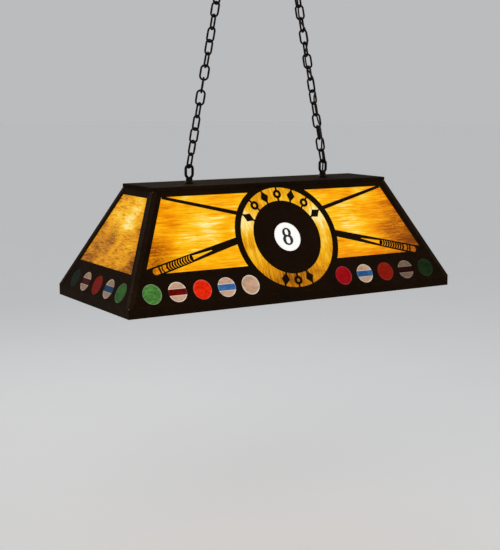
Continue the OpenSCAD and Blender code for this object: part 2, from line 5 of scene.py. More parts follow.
import bmesh
import bpy
from mathutils import Matrix, Vector, noise
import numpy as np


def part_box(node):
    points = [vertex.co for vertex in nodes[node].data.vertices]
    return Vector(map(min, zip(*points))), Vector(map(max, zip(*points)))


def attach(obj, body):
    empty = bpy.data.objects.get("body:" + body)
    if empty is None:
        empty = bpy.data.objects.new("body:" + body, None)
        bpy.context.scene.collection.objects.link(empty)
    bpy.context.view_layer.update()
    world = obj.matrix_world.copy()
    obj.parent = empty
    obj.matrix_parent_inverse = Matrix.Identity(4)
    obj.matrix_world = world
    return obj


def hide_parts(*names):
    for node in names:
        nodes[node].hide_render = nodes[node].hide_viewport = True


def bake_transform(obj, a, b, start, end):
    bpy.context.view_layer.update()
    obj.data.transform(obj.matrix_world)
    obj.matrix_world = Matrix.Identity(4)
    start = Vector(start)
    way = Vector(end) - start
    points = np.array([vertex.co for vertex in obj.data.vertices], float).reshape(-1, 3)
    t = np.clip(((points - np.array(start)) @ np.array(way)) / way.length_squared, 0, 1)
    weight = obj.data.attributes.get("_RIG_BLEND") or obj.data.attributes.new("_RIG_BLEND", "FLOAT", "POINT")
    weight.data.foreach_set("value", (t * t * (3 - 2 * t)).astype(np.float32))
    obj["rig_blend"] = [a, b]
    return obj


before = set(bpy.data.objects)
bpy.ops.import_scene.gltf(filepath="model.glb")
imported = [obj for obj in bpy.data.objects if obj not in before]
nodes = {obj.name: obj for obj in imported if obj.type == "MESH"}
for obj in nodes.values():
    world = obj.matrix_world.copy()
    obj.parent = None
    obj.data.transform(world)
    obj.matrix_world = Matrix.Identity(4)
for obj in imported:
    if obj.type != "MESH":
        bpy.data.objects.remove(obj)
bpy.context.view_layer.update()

MM = 0.001


# ---- Places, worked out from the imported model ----

rim_low, rim_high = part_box("bottom_rim")
cap_low, cap_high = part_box("top_cap")
LIP_GAP = 1.8 * MM
SKIRT_TOP = rim_high.z
GLASS_DEPTH = 1.7 * MM
GLASS_THICK = 3 * MM
RING_S = 186 * MM
WINDOW_S = 38.5 * MM
WINDOW_R = 36 * MM
WINDOW_OPEN_R = 32 * MM
WINDOW_FIRST = 179 * MM
WINDOW_STEP = 86 * MM
STRIPE_H = 20 * MM
NUMBER_R = 54 * MM


class Face:
    """A sloping side of the shade: x runs level along it, s up the slope, depth inwards."""

    def __init__(self, half, half_top, turn):
        rise = cap_low.z - SKIRT_TOP
        inward = half - (half_top - LIP_GAP)
        self.turn = Matrix.Rotation(math.radians(turn), 3, "Z")
        self.origin = Vector((0, -half, SKIRT_TOP))
        self.up = Vector((0, inward, rise)).normalized()
        self.out = Vector((0, -rise, inward)).normalized()

    def at(self, x, s, depth=0.0):
        point = self.origin + Vector((x, 0, 0)) + self.up * s - self.out * depth
        return self.turn @ point

    def direction(self, vector):
        return self.turn @ vector

    def local(self, point):
        flat = self.turn.inverted() @ point - self.origin
        return Vector((flat.x, flat.dot(self.up), -flat.dot(self.out)))


FRONT = Face(rim_high.y, cap_high.y, 0)
REAR = Face(rim_high.y, cap_high.y, 180)
LEFT = Face(rim_high.x, cap_high.x, -90)
RIGHT = Face(rim_high.x, cap_high.x, 90)

BULBS = 5
bulb_boxes = [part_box(f"bulb_{n}") for n in range(1, BULBS + 1)]
BULB_STEP = bulb_boxes[1][0].x - bulb_boxes[0][0].x
BULB_R = (bulb_boxes[0][1].x - bulb_boxes[0][0].x) / 2
BULB_Z = bulb_boxes[0][0].z + BULB_R


# ---- Node helpers ----

def srgb(code):
    """A linear colour from its #rrggbb form."""
    parts = [int(code[i:i + 2], 16) / 255 for i in (1, 3, 5)]
    return tuple(p / 12.92 if p <= 0.04045 else ((p + 0.055) / 1.055) ** 2.4 for p in parts) + (1,)


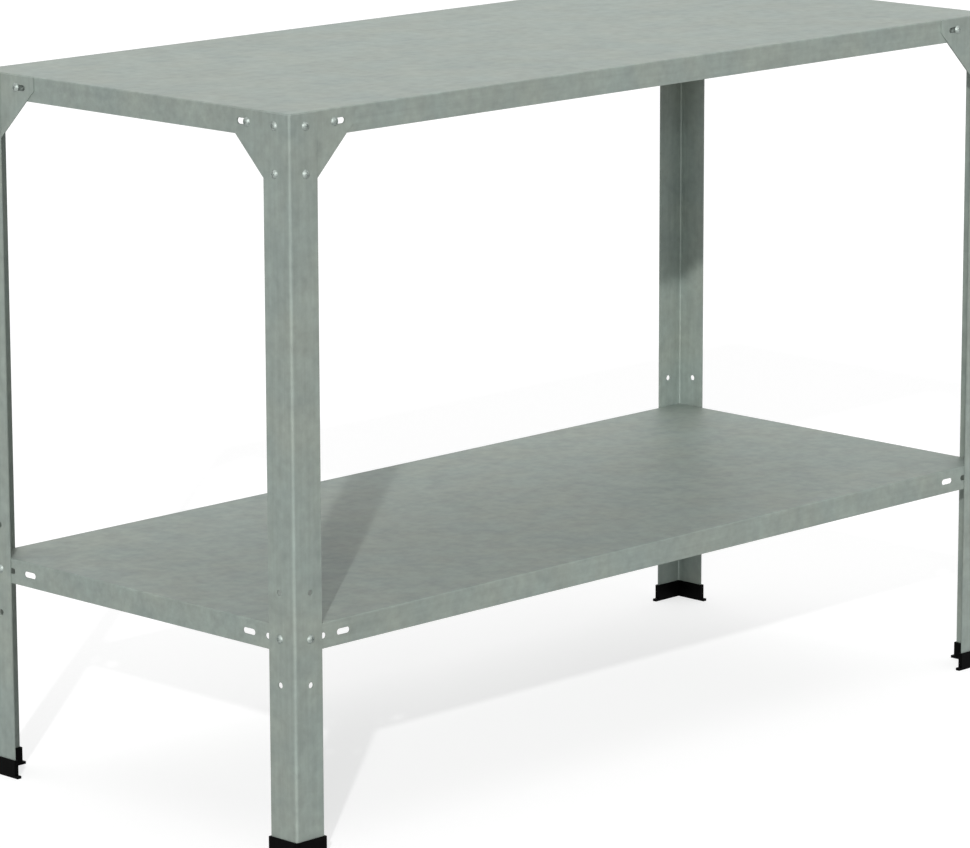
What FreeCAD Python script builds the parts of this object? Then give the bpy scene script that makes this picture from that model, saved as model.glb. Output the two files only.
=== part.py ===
import FreeCAD, Part
import math
import os

# Potting bench: two folded trays bolted inside four angle legs, with two gussets at each top corner.
# Millimetres. +X runs along the length, +Y from front to back, +Z up.
# The origin is on the floor, under the middle of the bench.

# Overall size, across the outer faces of the legs and up to the worktop's surface
bench_length = 1200.0
bench_depth = 525.0
bench_height = 835.0
shelf_height = 265.0  # floor to the lower shelf's surface

# Legs, folded from sheet
leg_flange = 41.5
leg_sheet = 1.5
leg_bend = 2.0  # inside radius
leg_top_drop = 1.2  # below the worktop's surface

# Trays with four turned-down edges
tray_edge = 29.5
tray_sheet = 1.0
tray_bend = 1.0  # inside radius
corner_ease = 0.5  # how much rounder the corner is in plan than the folds that it meets
tray_notch = 8.0  # cut out of the turned-down edges at each corner

# Gussets
gusset_sheet = 1.2
gusset_margin = 31.0  # from the outer bolt to the end of each arm
gusset_nose = 15.5  # width left at the end of each arm

# Holes and slots, measured from the leg's outer corner
hole_inset = 24.0
hole_pitch = 52.5
outer_bolt_inset = 69.0
outer_slot_length = 19.5
leg_slot_overrun = 7.0  # past the leg's free edge

# M6 fasteners
thread_diameter = 6.0
bolt_length = 10.0
bolt_point = 0.6  # chamfer at the end of the shank
head_diameter = 10.5
head_height = 3.2
recess_width = 1.2
recess_length = 5.0
recess_depth = 1.4
nut_width = 10.0
nut_height = 5.0

# Feet
foot_height = 21.5
foot_base = 3.2
foot_wall = 2.0
foot_lip = 5.0  # how far the base runs past the walls at the free ends

# Clearances
sheet_gap = 0.1  # between bolted sheets
seat_gap = 0.05  # under a head or a nut
thread_gap = 0.1  # round the shank in its nut
foot_gap = 0.15  # round the leg in its foot
hole_clearance = 1.0  # across a hole, more than the thread
fold_clearance = 3.5  # between the end of the leg's inside fold and a gusset
cut_margin = 1.0  # how far a cutter runs past the faces it cuts

# Sizes, faces and rows that follow from the sizes above
hole_diameter = thread_diameter + hole_clearance
hole_radius = hole_diameter / 2
tray_corner = max(leg_bend, tray_bend + tray_sheet) + corner_ease  # plan radius
gusset_reach = outer_bolt_inset + gusset_margin  # from the leg's outer corner, along and down
gusset_start = leg_sheet + leg_bend + fold_clearance
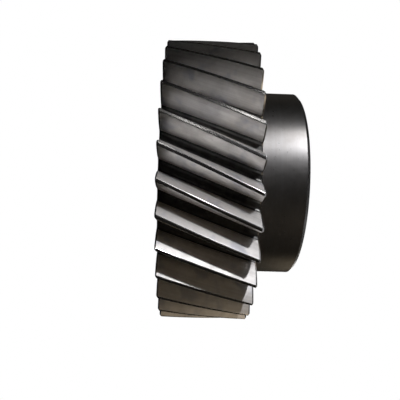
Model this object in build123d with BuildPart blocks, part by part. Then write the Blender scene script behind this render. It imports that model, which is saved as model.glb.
++++++++++
> _What you have to do_
Reproduce exactly the lines from the line with "points = np.array([vertex.co" to the line with "RIGHT = Face(rim_high.x, cap_high.x, 90)", both end lines included.

> _Full output_
    points = np.array([vertex.co for vertex in obj.data.vertices], float).reshape(-1, 3)
    t = np.clip(((points - np.array(start)) @ np.array(way)) / way.length_squared, 0, 1)
    weight = obj.data.attributes.get("_RIG_BLEND") or obj.data.attributes.new("_RIG_BLEND", "FLOAT", "POINT")
    weight.data.foreach_set("value", (t * t * (3 - 2 * t)).astype(np.float32))
    obj["rig_blend"] = [a, b]
    return obj


before = set(bpy.data.objects)
bpy.ops.import_scene.gltf(filepath="model.glb")
imported = [obj for obj in bpy.data.objects if obj not in before]
nodes = {obj.name: obj for obj in imported if obj.type == "MESH"}
for obj in nodes.values():
    world = obj.matrix_world.copy()
    obj.parent = None
    obj.data.transform(world)
    obj.matrix_world = Matrix.Identity(4)
for obj in imported:
    if obj.type != "MESH":
        bpy.data.objects.remove(obj)
bpy.context.view_layer.update()

MM = 0.001


# ---- Places, worked out from the imported model ----

rim_low, rim_high = part_box("bottom_rim")
cap_low, cap_high = part_box("top_cap")
LIP_GAP = 1.8 * MM
SKIRT_TOP = rim_high.z
GLASS_DEPTH = 1.7 * MM
GLASS_THICK = 3 * MM
RING_S = 186 * MM
WINDOW_S = 38.5 * MM
WINDOW_R = 36 * MM
WINDOW_OPEN_R = 32 * MM
WINDOW_FIRST = 179 * MM
WINDOW_STEP = 86 * MM
STRIPE_H = 20 * MM
NUMBER_R = 54 * MM


class Face:
    """A sloping side of the shade: x runs level along it, s up the slope, depth inwards."""

    def __init__(self, half, half_top, turn):
        rise = cap_low.z - SKIRT_TOP
        inward = half - (half_top - LIP_GAP)
        self.turn = Matrix.Rotation(math.radians(turn), 3, "Z")
        self.origin = Vector((0, -half, SKIRT_TOP))
        self.up = Vector((0, inward, rise)).normalized()
        self.out = Vector((0, -rise, inward)).normalized()

    def at(self, x, s, depth=0.0):
        point = self.origin + Vector((x, 0, 0)) + self.up * s - self.out * depth
        return self.turn @ point

    def direction(self, vector):
        return self.turn @ vector

    def local(self, point):
        flat = self.turn.inverted() @ point - self.origin
        return Vector((flat.x, flat.dot(self.up), -flat.dot(self.out)))


FRONT = Face(rim_high.y, cap_high.y, 0)
REAR = Face(rim_high.y, cap_high.y, 180)
LEFT = Face(rim_high.x, cap_high.x, -90)
RIGHT = Face(rim_high.x, cap_high.x, 90)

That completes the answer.